Lines before the one containing "Vector(map(max, high, point))" are left out; copy that line and every later line through the end of the data exactly.

* CAD and scene scripts
## Begin
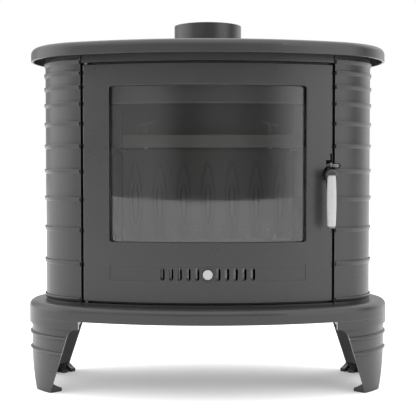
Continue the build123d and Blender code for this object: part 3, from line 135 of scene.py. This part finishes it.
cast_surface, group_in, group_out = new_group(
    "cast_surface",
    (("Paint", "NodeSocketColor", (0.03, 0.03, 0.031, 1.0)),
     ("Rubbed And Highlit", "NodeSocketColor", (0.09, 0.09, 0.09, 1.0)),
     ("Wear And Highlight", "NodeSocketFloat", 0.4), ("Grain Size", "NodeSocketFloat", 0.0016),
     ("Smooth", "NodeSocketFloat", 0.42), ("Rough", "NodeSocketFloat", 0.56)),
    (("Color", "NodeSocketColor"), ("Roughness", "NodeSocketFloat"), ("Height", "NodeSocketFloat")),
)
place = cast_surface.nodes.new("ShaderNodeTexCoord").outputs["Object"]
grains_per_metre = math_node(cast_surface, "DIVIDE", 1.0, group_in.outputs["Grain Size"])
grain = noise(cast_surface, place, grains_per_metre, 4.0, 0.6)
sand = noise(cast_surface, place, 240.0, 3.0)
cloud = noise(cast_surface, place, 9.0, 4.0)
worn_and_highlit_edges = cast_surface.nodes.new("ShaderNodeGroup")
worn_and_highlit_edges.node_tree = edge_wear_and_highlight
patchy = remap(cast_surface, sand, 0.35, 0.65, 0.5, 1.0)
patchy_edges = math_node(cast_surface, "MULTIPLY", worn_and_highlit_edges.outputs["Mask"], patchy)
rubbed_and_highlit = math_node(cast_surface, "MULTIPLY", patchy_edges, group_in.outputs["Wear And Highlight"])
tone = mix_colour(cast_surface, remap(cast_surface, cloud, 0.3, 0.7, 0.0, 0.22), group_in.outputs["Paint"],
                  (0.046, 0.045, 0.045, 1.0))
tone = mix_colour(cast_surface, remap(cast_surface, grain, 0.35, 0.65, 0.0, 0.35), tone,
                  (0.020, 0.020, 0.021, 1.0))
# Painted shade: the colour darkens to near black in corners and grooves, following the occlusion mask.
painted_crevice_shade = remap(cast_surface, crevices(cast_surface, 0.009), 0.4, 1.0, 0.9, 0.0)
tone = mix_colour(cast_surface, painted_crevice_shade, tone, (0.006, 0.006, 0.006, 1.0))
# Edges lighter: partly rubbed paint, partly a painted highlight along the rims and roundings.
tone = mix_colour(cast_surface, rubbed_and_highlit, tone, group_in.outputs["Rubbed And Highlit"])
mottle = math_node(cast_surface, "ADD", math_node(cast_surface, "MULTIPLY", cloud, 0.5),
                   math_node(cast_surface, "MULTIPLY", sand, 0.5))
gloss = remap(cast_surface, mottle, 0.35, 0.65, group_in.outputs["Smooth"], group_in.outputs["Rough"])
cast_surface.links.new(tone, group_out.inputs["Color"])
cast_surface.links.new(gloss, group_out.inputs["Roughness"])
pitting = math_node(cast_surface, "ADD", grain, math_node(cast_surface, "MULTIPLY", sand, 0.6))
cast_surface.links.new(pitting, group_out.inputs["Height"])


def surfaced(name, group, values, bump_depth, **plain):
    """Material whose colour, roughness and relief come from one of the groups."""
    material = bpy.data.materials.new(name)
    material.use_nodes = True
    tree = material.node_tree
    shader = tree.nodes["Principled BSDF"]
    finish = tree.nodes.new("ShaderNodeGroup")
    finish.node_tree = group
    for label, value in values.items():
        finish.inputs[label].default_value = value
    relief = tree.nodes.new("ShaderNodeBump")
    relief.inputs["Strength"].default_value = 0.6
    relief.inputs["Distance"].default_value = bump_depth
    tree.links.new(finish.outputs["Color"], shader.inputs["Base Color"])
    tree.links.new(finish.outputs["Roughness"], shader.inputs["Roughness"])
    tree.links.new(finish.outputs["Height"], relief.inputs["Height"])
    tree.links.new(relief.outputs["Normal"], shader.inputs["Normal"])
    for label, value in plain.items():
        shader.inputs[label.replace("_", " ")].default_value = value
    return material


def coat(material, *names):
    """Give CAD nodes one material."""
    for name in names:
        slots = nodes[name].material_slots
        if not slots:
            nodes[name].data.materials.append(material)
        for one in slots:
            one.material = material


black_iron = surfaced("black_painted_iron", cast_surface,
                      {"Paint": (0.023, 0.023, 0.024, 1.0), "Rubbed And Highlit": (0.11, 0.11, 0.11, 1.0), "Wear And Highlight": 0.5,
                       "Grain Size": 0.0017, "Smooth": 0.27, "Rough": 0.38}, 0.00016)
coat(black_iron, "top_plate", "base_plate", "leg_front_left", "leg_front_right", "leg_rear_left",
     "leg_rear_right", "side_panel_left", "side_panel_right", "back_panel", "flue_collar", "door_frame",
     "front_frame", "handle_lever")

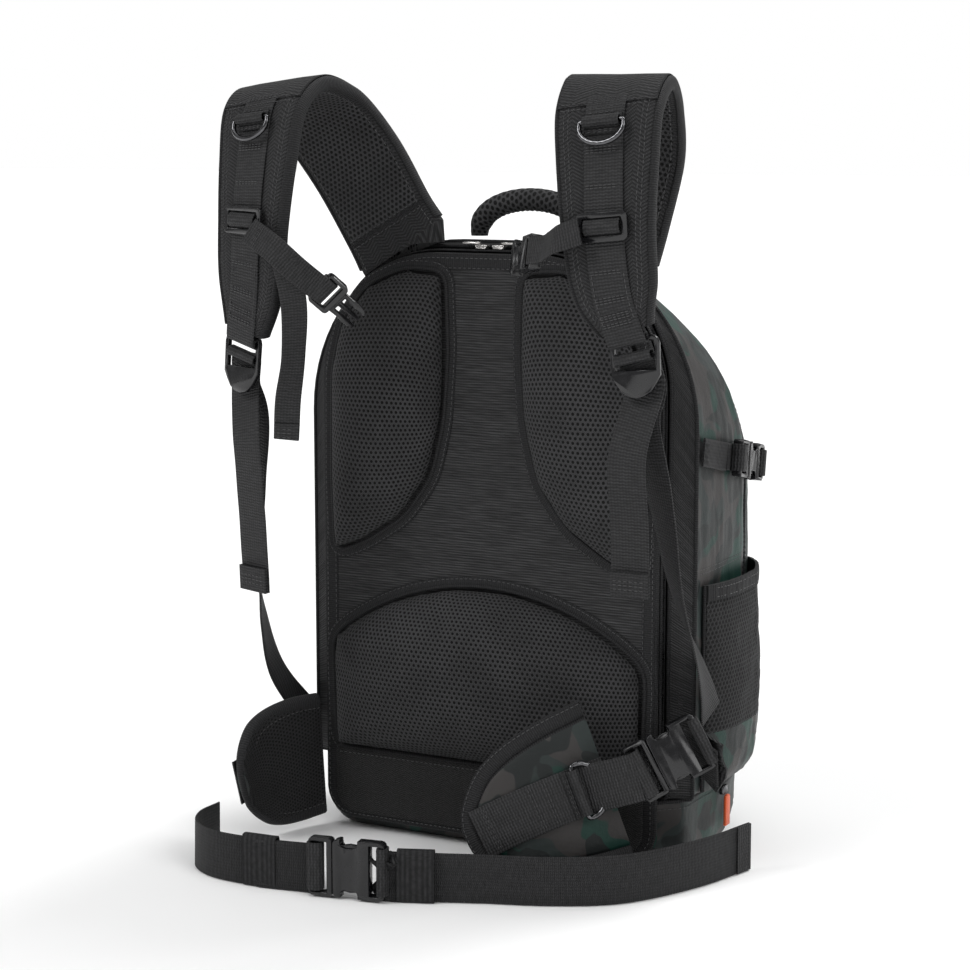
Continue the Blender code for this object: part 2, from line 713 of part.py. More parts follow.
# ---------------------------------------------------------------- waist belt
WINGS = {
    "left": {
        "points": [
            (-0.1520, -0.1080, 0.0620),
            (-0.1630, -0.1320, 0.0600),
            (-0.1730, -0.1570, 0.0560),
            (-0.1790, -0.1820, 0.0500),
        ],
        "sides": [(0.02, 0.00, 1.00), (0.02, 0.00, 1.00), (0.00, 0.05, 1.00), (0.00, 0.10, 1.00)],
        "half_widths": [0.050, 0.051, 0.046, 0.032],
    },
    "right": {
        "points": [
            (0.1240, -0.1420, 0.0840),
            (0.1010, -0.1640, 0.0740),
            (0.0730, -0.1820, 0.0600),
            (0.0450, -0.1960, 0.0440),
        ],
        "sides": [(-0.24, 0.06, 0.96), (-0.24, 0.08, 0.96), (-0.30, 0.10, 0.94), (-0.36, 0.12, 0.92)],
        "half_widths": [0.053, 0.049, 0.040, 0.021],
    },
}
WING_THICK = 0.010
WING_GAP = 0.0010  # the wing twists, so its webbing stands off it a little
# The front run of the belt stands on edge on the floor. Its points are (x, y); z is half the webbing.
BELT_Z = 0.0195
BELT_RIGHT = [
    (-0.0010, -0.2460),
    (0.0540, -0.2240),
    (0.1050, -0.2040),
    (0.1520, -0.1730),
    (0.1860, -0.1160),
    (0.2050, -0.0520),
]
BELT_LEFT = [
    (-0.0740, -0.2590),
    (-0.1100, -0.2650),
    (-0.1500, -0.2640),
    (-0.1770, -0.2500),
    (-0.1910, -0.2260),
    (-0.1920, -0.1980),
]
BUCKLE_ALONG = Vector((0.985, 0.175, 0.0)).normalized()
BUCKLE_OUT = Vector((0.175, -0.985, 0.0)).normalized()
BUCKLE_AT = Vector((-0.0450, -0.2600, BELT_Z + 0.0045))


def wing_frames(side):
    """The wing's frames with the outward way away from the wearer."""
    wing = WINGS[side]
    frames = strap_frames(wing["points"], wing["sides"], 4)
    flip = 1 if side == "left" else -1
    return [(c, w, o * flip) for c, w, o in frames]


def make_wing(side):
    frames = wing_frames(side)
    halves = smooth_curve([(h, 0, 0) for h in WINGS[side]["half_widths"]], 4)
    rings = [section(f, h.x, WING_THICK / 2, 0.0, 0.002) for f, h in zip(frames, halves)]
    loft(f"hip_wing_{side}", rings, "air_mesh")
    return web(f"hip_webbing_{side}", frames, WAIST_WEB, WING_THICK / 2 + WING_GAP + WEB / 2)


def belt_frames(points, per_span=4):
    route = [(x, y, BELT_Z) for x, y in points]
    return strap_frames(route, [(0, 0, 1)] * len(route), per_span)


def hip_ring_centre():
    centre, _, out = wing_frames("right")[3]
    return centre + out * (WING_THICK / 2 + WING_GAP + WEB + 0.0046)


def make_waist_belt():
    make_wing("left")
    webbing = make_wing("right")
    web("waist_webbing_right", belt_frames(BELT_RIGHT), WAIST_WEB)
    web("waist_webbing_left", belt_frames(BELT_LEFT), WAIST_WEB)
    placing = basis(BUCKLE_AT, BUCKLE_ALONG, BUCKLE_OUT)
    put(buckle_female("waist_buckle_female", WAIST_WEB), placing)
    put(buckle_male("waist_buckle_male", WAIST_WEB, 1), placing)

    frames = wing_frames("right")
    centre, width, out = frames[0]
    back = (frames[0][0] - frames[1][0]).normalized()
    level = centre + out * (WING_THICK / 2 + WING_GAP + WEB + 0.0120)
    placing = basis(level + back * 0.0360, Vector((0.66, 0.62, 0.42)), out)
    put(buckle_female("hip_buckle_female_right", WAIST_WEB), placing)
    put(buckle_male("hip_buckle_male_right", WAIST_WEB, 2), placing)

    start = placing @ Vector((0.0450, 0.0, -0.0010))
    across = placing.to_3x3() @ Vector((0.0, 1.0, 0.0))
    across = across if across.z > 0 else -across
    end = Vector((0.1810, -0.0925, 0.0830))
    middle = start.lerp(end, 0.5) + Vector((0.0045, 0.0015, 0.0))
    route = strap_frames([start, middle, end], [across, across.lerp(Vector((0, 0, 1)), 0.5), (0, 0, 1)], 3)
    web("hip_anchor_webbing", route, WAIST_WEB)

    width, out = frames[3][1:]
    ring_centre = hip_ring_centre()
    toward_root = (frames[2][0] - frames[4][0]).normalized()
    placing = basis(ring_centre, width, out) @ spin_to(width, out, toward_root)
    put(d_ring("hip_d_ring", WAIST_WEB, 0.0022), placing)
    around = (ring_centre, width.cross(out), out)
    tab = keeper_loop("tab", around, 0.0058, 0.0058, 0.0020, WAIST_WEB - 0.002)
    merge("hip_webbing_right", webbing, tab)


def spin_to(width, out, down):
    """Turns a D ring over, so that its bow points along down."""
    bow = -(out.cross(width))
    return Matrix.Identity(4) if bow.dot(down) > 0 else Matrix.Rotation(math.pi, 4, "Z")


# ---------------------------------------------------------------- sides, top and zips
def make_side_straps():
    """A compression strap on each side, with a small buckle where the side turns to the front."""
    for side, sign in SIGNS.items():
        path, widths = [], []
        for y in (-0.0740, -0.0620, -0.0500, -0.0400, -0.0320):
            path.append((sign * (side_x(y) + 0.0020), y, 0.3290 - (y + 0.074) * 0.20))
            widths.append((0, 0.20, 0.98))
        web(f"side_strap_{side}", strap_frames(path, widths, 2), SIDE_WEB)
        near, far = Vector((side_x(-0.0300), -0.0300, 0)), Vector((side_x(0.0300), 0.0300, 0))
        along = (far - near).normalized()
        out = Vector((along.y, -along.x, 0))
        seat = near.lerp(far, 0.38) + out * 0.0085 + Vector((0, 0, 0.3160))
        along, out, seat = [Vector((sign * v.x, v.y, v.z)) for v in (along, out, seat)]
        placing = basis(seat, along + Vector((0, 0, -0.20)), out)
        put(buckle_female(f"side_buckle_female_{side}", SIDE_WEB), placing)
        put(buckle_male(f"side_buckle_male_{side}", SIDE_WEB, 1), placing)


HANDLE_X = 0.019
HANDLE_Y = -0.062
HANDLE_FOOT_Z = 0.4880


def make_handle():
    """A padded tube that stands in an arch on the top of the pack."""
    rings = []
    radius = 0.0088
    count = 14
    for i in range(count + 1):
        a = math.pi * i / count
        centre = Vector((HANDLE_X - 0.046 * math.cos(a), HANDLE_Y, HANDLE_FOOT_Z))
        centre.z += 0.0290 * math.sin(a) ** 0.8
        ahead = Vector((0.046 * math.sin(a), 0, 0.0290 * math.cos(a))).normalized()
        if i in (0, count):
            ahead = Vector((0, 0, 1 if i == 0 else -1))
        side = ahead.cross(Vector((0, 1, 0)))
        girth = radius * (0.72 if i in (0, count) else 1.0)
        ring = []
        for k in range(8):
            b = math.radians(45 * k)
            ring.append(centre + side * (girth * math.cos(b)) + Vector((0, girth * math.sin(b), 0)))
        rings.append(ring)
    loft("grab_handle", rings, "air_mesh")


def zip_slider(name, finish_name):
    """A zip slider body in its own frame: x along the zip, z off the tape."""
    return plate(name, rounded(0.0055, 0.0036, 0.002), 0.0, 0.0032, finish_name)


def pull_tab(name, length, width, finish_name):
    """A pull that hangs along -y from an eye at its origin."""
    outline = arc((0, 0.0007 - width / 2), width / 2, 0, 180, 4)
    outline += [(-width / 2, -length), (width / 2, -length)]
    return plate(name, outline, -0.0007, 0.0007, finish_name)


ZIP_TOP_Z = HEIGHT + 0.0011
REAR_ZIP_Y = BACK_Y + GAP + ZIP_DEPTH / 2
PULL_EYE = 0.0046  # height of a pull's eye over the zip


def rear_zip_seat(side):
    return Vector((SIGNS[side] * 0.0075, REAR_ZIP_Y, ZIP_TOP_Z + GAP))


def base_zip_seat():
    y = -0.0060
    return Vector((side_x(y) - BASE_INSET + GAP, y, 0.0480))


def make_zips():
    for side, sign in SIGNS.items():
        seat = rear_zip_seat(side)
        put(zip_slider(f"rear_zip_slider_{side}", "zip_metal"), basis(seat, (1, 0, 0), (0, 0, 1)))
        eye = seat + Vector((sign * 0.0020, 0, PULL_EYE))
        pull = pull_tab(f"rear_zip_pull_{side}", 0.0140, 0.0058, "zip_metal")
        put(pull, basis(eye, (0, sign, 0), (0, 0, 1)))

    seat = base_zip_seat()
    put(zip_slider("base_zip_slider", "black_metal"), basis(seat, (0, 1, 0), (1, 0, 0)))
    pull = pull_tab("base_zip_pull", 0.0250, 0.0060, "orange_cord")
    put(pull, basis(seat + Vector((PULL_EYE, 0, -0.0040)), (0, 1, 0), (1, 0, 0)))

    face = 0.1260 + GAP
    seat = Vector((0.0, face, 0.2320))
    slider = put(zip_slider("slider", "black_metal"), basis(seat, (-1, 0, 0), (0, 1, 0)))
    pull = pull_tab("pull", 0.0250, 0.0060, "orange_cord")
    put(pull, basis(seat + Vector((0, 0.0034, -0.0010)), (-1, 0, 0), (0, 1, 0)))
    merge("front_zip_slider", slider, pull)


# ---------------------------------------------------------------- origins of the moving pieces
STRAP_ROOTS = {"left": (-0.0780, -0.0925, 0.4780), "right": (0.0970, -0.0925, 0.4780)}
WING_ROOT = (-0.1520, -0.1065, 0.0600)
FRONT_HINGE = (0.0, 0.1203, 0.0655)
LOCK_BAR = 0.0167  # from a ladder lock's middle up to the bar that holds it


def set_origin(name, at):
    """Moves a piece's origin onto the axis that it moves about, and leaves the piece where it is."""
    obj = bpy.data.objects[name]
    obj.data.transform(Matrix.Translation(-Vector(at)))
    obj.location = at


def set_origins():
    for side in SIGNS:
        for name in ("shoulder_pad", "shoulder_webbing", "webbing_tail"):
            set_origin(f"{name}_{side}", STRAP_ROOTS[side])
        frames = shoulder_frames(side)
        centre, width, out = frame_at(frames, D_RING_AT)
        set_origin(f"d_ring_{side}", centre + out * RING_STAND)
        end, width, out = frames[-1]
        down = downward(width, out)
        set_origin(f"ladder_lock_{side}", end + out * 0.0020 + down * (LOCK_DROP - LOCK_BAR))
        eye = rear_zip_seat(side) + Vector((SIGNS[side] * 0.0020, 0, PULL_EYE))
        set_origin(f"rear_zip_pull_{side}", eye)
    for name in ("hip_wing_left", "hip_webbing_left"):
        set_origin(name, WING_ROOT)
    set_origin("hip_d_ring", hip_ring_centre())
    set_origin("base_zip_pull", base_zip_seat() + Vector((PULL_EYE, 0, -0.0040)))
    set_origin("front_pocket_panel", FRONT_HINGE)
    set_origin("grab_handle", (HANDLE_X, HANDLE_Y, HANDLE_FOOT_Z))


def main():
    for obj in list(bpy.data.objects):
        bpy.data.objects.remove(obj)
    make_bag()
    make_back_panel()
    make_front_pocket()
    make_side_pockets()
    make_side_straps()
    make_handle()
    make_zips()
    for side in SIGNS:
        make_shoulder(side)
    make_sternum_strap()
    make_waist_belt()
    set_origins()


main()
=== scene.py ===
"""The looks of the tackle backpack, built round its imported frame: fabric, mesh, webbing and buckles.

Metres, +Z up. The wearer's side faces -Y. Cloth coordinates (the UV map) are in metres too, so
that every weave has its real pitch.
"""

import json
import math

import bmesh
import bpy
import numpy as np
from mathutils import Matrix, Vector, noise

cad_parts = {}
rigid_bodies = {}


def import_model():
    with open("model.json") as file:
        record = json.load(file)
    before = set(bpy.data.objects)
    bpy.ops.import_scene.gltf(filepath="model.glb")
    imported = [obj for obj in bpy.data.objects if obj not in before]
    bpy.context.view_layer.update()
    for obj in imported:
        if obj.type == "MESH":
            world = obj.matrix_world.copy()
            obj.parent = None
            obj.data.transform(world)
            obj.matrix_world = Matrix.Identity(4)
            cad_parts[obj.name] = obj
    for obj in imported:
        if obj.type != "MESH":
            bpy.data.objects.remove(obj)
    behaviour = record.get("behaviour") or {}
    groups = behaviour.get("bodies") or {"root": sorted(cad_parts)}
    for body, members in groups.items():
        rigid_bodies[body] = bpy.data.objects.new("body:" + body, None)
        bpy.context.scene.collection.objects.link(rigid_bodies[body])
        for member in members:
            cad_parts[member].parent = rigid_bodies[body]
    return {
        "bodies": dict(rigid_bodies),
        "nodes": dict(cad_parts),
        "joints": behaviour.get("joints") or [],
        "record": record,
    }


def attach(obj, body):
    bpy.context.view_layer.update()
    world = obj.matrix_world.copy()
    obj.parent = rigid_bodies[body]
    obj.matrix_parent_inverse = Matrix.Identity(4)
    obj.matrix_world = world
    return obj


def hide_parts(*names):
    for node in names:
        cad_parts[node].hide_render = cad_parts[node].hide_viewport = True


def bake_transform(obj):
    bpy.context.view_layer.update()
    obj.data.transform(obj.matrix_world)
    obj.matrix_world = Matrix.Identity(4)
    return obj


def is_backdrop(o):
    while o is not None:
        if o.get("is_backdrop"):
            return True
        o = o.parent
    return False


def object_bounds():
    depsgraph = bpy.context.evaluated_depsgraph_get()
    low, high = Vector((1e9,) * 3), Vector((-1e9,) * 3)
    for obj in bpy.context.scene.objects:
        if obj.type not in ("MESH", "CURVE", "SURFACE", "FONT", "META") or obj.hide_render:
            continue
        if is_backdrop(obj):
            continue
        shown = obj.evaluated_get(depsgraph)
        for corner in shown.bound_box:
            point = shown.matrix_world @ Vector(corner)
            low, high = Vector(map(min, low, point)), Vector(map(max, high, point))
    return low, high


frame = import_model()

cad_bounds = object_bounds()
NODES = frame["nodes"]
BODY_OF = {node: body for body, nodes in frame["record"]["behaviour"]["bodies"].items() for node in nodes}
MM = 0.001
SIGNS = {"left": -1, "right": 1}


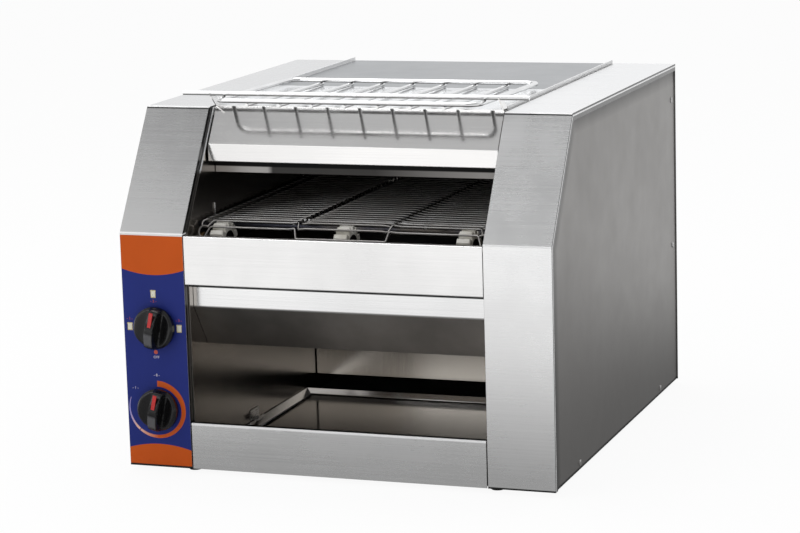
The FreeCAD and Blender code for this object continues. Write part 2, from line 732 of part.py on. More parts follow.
## End
* Expected answer
            low, high = Vector(map(min, low, point)), Vector(map(max, high, point))
    return low, high


frame = import_model()

cad_bounds = object_bounds()
NODES = frame["nodes"]
BODY_OF = {node: body for body, nodes in frame["record"]["behaviour"]["bodies"].items() for node in nodes}
MM = 0.001
SIGNS = {"left": -1, "right": 1}


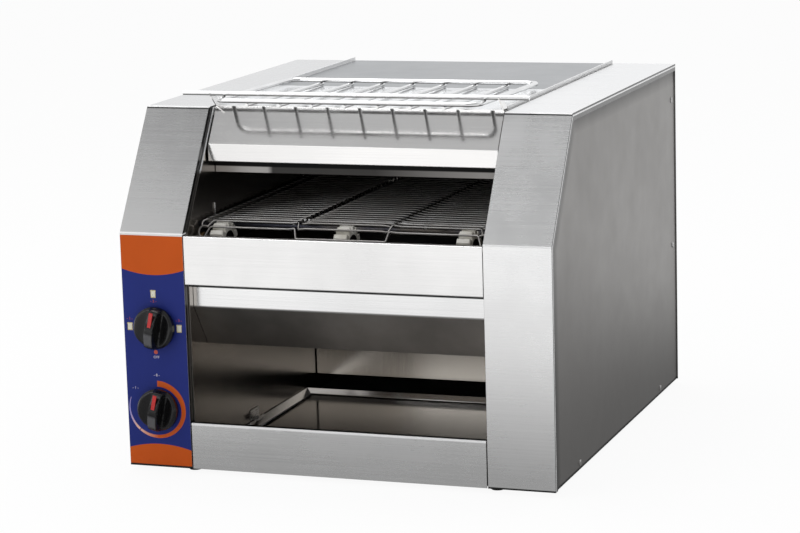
The FreeCAD and Blender code for this object continues. Write part 2, from line 732 of part.py on. More parts follow.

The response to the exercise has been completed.